Aqui está a crítica da Veja:
Tudo o que um épico quer ser
Isabela Boscov
Enumerar as falhas de O Retorno do Rei (The Lord of the Rings – The Return of the King, Nova Zelândia/Estados Unidos, 2003) é, diante dos acertos desse último capítulo da trilogia, uma mesquinharia – mas pode ajudar a entender suas qualidades. Depois de uma abertura esplêndida, na primeira hora o filme, que estréia no dia 25 no país, engasga aqui e ali e demora a engrenar. Vários dos diálogos trazem ainda os vincos do texto escrito. O filme se encerra um pouco depois do necessário. E, embora tenha sido criada pelo lingüista e escritor inglês J.R.R. Tolkien entre as décadas de 30 e 50, a história tem as limitações clássicas das sagas de origem medieval, nas quais ele se inspirou: o que se tem aqui é o bem contra o mal, sem zonas cinzentas entre os dois extremos. O que é surpreendente, entretanto, nesse terceiro filme como nos dois anteriores, é que só haja problemas de ritmo na primeira hora (são 200 minutos de projeção), que tantos dos diálogos soem críveis – quando não emocionantes –, que as diversas histórias paralelas se equilibrem, e que se escape do maniqueísmo e do tom triunfalista tão comuns às sagas. A verdade é que, por mais empolgante que possa ser no papel, a obra de Tolkien é uma massa intratável, que derrotara todas as tentativas de adaptação até aqui. Que o diretor Peter Jackson não só tenha feito jus às possibilidades que ela engendrava, como seja capaz de entregar um filme que, em muitos aspectos, supera sua fonte, é um feito admirável. Mais ainda quando se lembra que O Senhor dos Anéis é uma fantasia, um gênero que, como o próprio diretor admite, está sempre a um pequeno passo de descambar para o paródico. Não dar esse passo, portanto, é outra conquista.

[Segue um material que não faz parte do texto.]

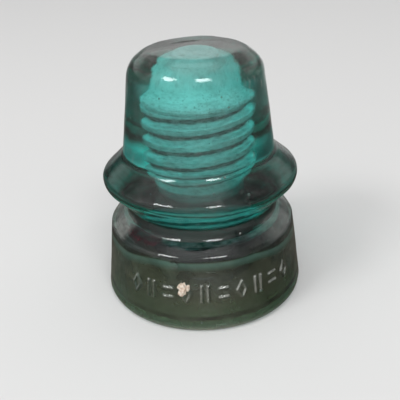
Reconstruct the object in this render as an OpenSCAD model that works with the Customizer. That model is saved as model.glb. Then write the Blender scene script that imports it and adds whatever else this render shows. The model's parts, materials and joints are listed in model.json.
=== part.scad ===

Jackson se mostra sempre no seu melhor nas passagens sombrias e épicas, e há muitas dessas em O Retorno do Rei, em que a própria existência humana está em jogo. Se o hobbit Frodo não destruir o anel de Sauron – tarefa que se torna cada vez mais penosa para ele –, o senhor das trevas vai triunfar. O mesmo acontecerá se Aragorn, o rei do título, não assumir plenamente seu posto de liderança. Da luta solitária de Frodo, portanto, à colossal Batalha de Pelennor, todos os personagens são colocados contra seus limites – uma contingência que mostra também o valor do elenco escolhido por Jackson. Relutar sem recuar, aceitar que não há vitória sem perda ou mostrar coragem apesar do medo são lugares-comuns desse tipo de ficção, que poderiam cair facilmente no vazio sem atores como Viggo Mortensen, Elijah Wood, Miranda Otto e Bernard Hill para lhes dar corpo. O que o diretor põe em relevo, no entanto, é menos a oposição entre bem e mal, ou nós e eles, e mais um pensamento, digamos, metafísico: o bem sabe do que o mal é capaz, mas o mal é incapaz de compreender o bem e imaginar que sacrifícios se podem fazer em nome dele, e é essa a sua fraqueza. Nos momentos em que, com a ajuda de seu elenco, da trilha sempre soberba de Howard Shore e do seu instinto para criar imagens arrebatadoras, Jackson consegue pôr essa idéia em evidência, O Retorno do Rei cresce para além dos limites do fantástico e entra na categoria dos verdadeiros épicos.